The critical threat to Goan society instead comes from within: from
the brazen sale of priceless real estate to those who have little
stake in the state's future . It isn't the influx of tourists which
should trouble Goans as much as the growing influence of the builders
and construction agents who appear determined to destroy the state's
environmental treasure in violation of all existing laws. While Goa's
politicians go into cataclysms over the Scarlett case, how many of
them have bothered to raise their voice against the virtual auction of
the state to land sharks?
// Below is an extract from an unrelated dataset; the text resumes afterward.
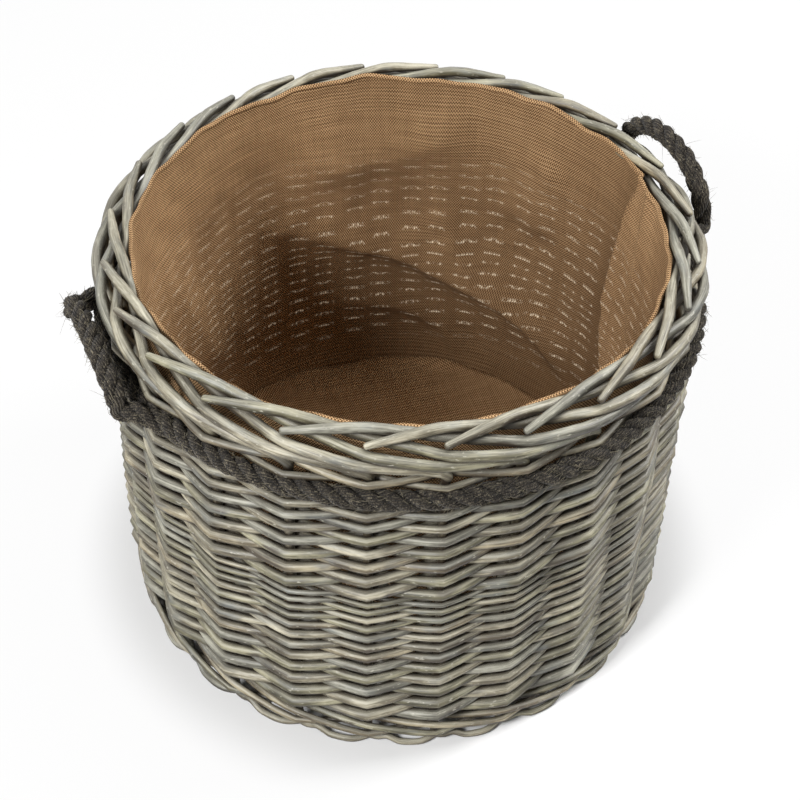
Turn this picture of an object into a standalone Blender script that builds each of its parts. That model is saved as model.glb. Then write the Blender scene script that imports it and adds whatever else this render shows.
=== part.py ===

Is it any surprise that in a state which has
seen as many as 19 chief ministers in 21 years of statehood,
politicians have lost the moral authority to speak up on the issues of
governance that really matter to the average Goan?

Frankly, the challenge before Goa today is not the one which is being
posed by a Scarlett-afflicted media: a permissive drugs and drink
culture might make for good television, its not central to Goa's
impending identity crisis.

The real challenge for Goans is whether they can preserve the
uniqueness of their land by ensuring that it doesn't become another
concrete jungle. Environment may not make sensational headlines like a
murder can, but in the long run, preventing environmental degradation
can alone secure Goa's future.

Post-script: Let me also debunk another stereotype: the "desai" in my
surname often leads people to presume I am Gujarati. The fact is that
my father was a Goan, and I am proud to be one too.